“Se amable, pues cada persona con la que te cruzas está librando su ardua batalla” – Platón.

¿Qué esconde esta frase que todos hemos escuchado en numerosas ocasiones, tal vez sin prestarle la debida atención? Hoy quisiera compartirte el gran valor que tiene para mí.

Desde que recuerdo me ha gustado probarme los zapatos de otros. Durante mi niñez, el closet de mamá y papá era uno de mis lugares preferidos en la casa para jugar, y probarme sus zapatos era… ¡convertirme en ellos por unos instantes!

En ese entonces, en cuanto me ponía los grandes zapatos de papá, imaginaba que iba a la oficina a trabajar. En esa época mi papá iba y venía de casa con un portafolio, por lo que yo, entusiasmada, también lo tomaba y pretendía trabajar en una gran oficina. Pero eso no era lo único que hacía mi papá, también tenía ¡zapatos para correr!, así que en cuanto me ponía sus tenis, mi imaginación volaba desde aquella oficina hasta algún lugar grande y soleado donde pretendía caminar largas distancias y ganar maratones.

Pero para mí, los mejores del mundo, eran los zapatos de mamá, ya que como es de suponer, ella tenía al menos el doble que mi papá. Me encantaba probármelos y caminar por toda la casa escuchando el sonido de los tacones, cuando lo recuerdo no puedo evitar sonreír con nostalgia y alegría. Con sus tacones jugaba y me transportaba hacia elegantes fiestas y lugares sofisticados mientras cuidaba de no tropezarme y caer abruptamente (ahora que lo pienso, aún en la actualidad no consigo caminar bien con ellos, ja ja).

Sin embargo, de todos los zapatos de mi madre, los que recuerdo con más cariño son las sandalias con las que ella andaba por toda la casa cuidando de todo y de todos con mucho amor. En cuanto me ponía esas sandalias mi actuación cambiaba, tomaba sartenes y ollas y, previo permiso de ella, jugaba a la cocina inventando guisos con comida de verdad que, por supuesto nunca me atreví a probar, ¡eran terribles!

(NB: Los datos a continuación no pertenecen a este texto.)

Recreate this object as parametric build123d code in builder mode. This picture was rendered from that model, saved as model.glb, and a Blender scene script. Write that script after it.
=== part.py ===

Ya en la adolescencia, algunas veces mis amigas y yo nos reuníamos para arreglarnos y salir de fiesta. Uno de esos días me di cuenta de que mis zapatos no combinaban con mi ropa y en ese momento pensé lo peor, ¡era imposible salir así de descombinada! (claro que ahora me río de ese tipo de problemas), para mi buena suerte, en aquel momento no faltó una amiga que gustosa me cambió los zapatos, entonces pude combinar muy bien mi atuendo, pero no solo eso, pude ser un poco como ella y ella un poco como yo.

Y ahora como adulto entiendo las cosas de forma diferente. Un simple acto como el de intercambiar zapatos con alguien ha tomado un sentido mucho más trascendental en mi andar.

Después de toda una vida usando los zapatos de los demás, ya sea por juego o incluso por vanidad, finalmente entiendo lo difícil que es caminar en zapatos ajenos. Ya sea que te queden grandes, pequeños, angostos o muy altos, lo que implica llevar los zapatos de los demás ha adquirido un gran valor y aprendizaje.

Confieso que aún hoy sigo jugando a ese juego, que en mi humilde opinión es un excelente ejercicio para conectarnos con el otro, pero ahora lo hago de manera intencional y con el firme propósito de entender al dueño de los zapatos.

Es sencillo formar, desde lejos, una opinión del por qué la gente hace o dice tal o cual cosa, pero cuando caminas con los zapatos de esas personas entiendes que tu manera de ver las cosas no es la única…

¡Wow, qué sorpresa! ¿Las cosas tienen más de un lado? Claro que sí, y el simple hecho de cambiar zapatos se encarga de sacarte del círculo del yo (de acuerdo a Freud), o los míos (familia) para ver a todos y ver por todos.

Como menciona Daniel H. Pink, uno de los autores más provocativos, reputados y leídos de la actualidad, “la empatía tiene que ver con ponerse en los zapatos de otro, sentir con su corazón, ver con sus ojos y con ello, hacer del mundo un lugar mejor”.

¡Te invito a que salgas a compartir zapatos y a atreverte a probar los de los demás!